→ PROMPT: Write out, word for word, only the data from its first line to the line containing "folding bail handles.".
◇ ◇ ◇
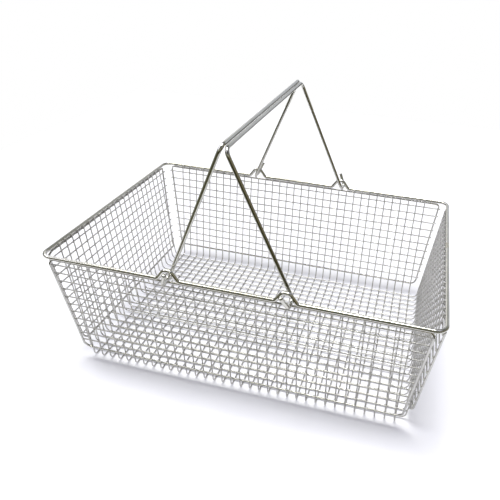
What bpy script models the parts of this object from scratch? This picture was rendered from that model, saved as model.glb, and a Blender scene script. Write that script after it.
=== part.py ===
"""Stainless wire sterilization basket with two folding bail handles.

The mesh is spot-welded wire folded up into a floor and four flared walls. Front-to-back
wires run down the front wall, along the floor and up the back wall; end-to-end wires do
the same between the two end walls and lie on top of them on the floor. Straight wires
cross each wall on the outside, a rounded border wire frames it, and a thick rim rod
joins the four walls. The rim rises in four humps that hold the hooks of the two bails,
which lean on each other when raised. X runs along the basket, Y to the back, Z up; the
origin is on the ground under the middle of the floor.
"""
import math

import bmesh
import bpy
from mathutils import Vector

# Wire and rod sizes, in metres
MESH_PITCH = 0.0127
MESH_WIRE = 0.0018
BORDER_WIRE = 0.0028
ROD = 0.0048
WELD_GAP = 0.0003
WELD_SINK = 0.0006

# Mesh counts
FRONT_TO_BACK_COUNT = 34
END_TO_END_COUNT = 22
WALL_ROWS = 11

# Floor and walls
FLOOR_EDGE_LONG = 0.0106
FLOOR_EDGE_END = 0.0122
FLOOR_BEND = 0.007
FLARE_LONG = math.radians(5.9)
FLARE_END = math.radians(6.4)
BORDER_RISE = 0.019
BORDER_TOP_MARGIN = 0.0079
CORNER_GAP_LONG = 0.0072
CORNER_GAP_END = 0.009
BORDER_TOP_BEND = 0.006
BORDER_BOTTOM_BEND = 0.010
WIRE_END_OVERHANG = 0.0018
TIP_OVERLAP = 0.0006

# Rim rod
RIM_CORNER_BEND = 0.0127
HUMP_CENTRE = 0.0714
HUMP_FOOT = 0.0262
HUMP_TOP = 0.0086
HUMP_RISE = 0.0125
HUMP_BEND = 0.0062

# Bail handles
PIVOT_OUTSET = 0.0036
HOOK_BEND = 0.009
HOOK_INSET = 0.0082
HOOK_OPENING = math.radians(30)
STUB_LENGTH = 0.0176
BAIL_LENGTH = 0.183
GRIP_LEAN = 0.0038
GRIP_BEND = 0.009

# Smoothness: segments in each bend; each section step adds two sides to a wire's four
MESH_BEND_STEPS = 3
BORDER_BEND_STEPS = 4
ROD_BEND_STEPS = 5
MESH_SECTION_STEPS = 1
ROD_SECTION_STEPS = 2
CAP_WELD_DISTANCE = 0.000001

# Heights and seats worked out from the sizes above
MESH_FLAT_SHARE = math.cos(math.pi / (4 + 2 * MESH_SECTION_STEPS))
FLOOR_Z = MESH_WIRE / 2 * MESH_FLAT_SHARE
UPPER_FLOOR_Z = FLOOR_Z + MESH_WIRE + WELD_GAP
ROW_OUT = MESH_WIRE + WELD_GAP
SUNK_ROW_OUT = MESH_WIRE - WELD_SINK
BORDER_RUN_OUT = (MESH_WIRE + BORDER_WIRE) / 2 + WELD_GAP
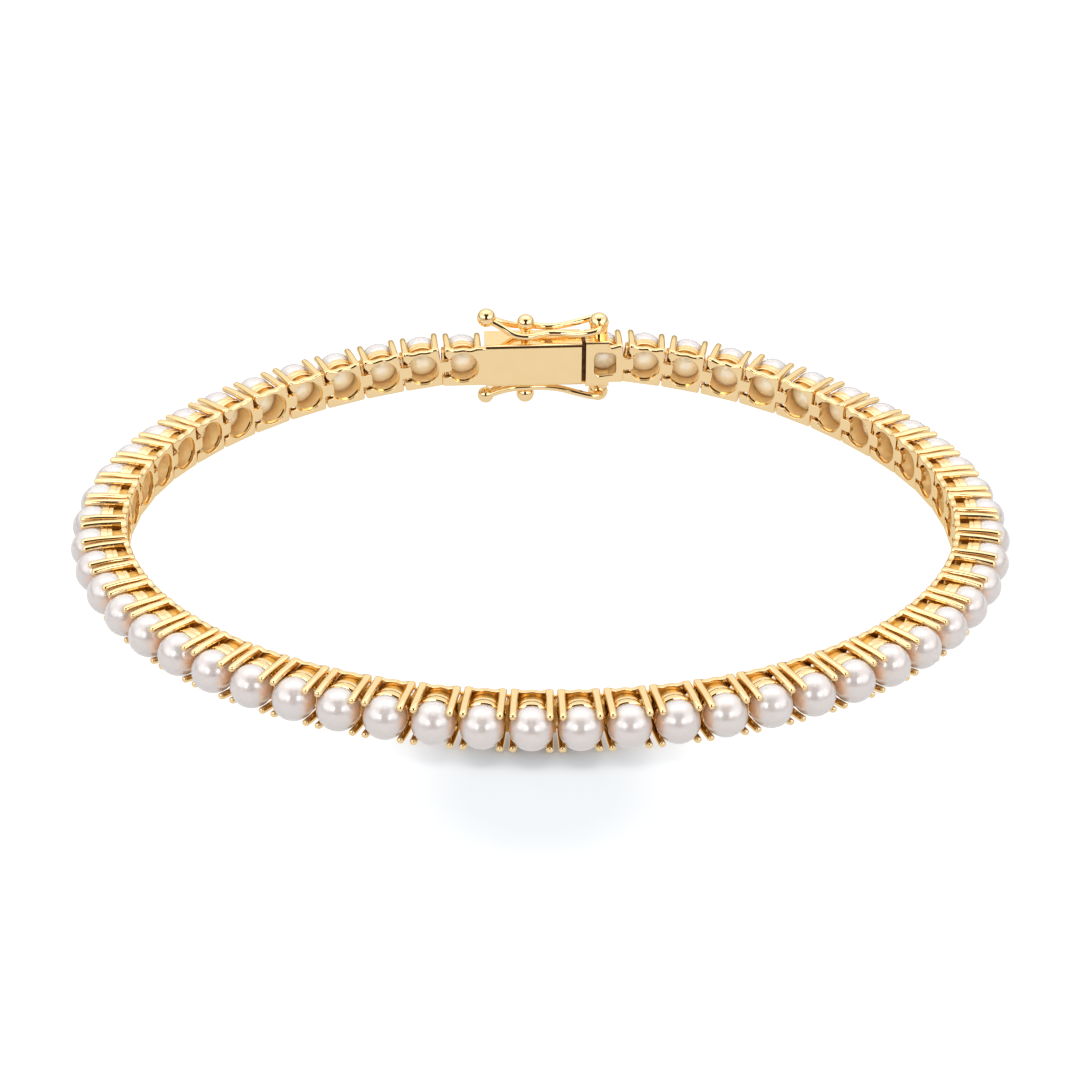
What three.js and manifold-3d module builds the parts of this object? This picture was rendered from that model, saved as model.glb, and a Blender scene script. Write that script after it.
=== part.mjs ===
// Pearl tennis bracelet: 54 round pearls in four-prong gold baskets, hinged plate to plate into a
// closed oval band, with a box clasp at the back and a figure-eight safety catch above and below it.
//
// Millimetres, +Z up. The clasp is at the back (+Y), and +X is to the right seen from the front.
// The band lies on the ground plane. Its links rest on their lower prongs, and the last ones
// climb to the clasp, which is taller and stands on its lower catch.
//
// Each link has its own frame: x along the band, clockwise seen from above, y outwards from the
// inner face of its base plate, and z up from its middle height.

import * as THREE from 'three';
import { mergeVertices } from 'three/addons/utils/BufferGeometryUtils.js';
import Module from 'manifold-3d';

// ---------------------------------------------------------------- driving dimensions

const pearlCount = 54;
const pitch = 3.15;                 // from one hinge to the next
const pearlDiameter = 3.0;
const pearlDepth = 2.6;             // pearl centre, outwards from the plate's inner face

const meanRadius = 27.97;           // of the hinge line, seen from above
const ovalShape = [                 // how the radius varies with the angle from the clasp
  { wave: 1, even: -0.0519, odd: 0.03 },
  { wave: 2, even: -0.1051, odd: 0.0036 },
  { wave: 3, even: -0.0168, odd: -0.0081 },
  { wave: 4, even: -0.011, odd: -0.0021 },
  { wave: 5, even: -0.0059, odd: -0.0009 },
  { wave: 6, even: -0.0021, odd: 0 },
];
const hingeDepth = 0.3;             // hinge line, outwards from the plates' inner faces

const plate = { width: 2.8, height: 3.26, thickness: 0.4, hole: 1.2 };
const tongue = { height: 0.9, reach: 0.45, inset: 0.04, slot: 1.1, slotEnd: -0.9 };
const prong = { radius: 0.27, root: 0.2, length: 3.3, x: 1.12, z: 1.35 };
const seat = { outer: 1.46, corner: 1.66, bore: 1.1, back: 1.0, front: 1.9 };

const box = { halfWidth: 3.8, halfHeight: 1.8, depth: 2.9, bevel: 0.2 };
const cavity = { closedEnd: -3.0, halfHeight: 1.25, front: 0.5, back: 2.4 };
const endBlock = { left: 4.15, right: 5.95, halfHeight: 1.95, depth: 2.5 };
const endWindow = { width: 1.7, height: 1.9, corner: 0.4, centreX: 5.6 };
const clampTongue = { tip: -2.4, halfHeight: 0.9, front: 0.9, back: 2.0 };
const lug = { x: 5.22, z: 2.9, halfWidth: 0.72, shoulder: 2.8, top: 3.44, front: 0.6, back: 2.4, bore: 0.42 };
const stud = { x: -0.59, z: 3.1, ball: 0.66, post: 0.34 };
const wire = { radius: 0.22, sides: 6, stations: 36, midDepth: 1.5 };
const upperThumb = { x: -3.7, z: 3.6, radius: 0.72 };
const lowerThumb = { x: -3.74, z: 3.14, radius: 0.64 };

const bite = 0.2;                   // how far a soldered piece reaches into its neighbour
const beyond = 0.1;                 // how far a cutter passes the surface that it opens
const pearlClearance = 0.08;
const rowLinks = 13;                // links in each joined stretch of the band
const climbEnd = 31;                // along the band from the clasp's middle, where it lies level

const gold = new THREE.MeshStandardMaterial({ color: 0xe8c178, roughness: 0.15, metalness: 1 });
const nacre = new THREE.MeshStandardMaterial({ color: 0xf3ece9, roughness: 0.2, metalness: 0 });

// ---------------------------------------------------------------- solids

const wasm = await Module();
wasm.setup();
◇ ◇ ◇
→ EXERCISE ANSWER:
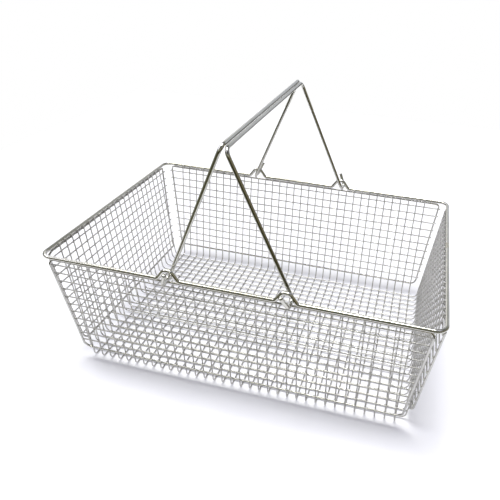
What bpy script models the parts of this object from scratch? This picture was rendered from that model, saved as model.glb, and a Blender scene script. Write that script after it.
=== part.py ===
"""Stainless wire sterilization basket with two folding bail handles.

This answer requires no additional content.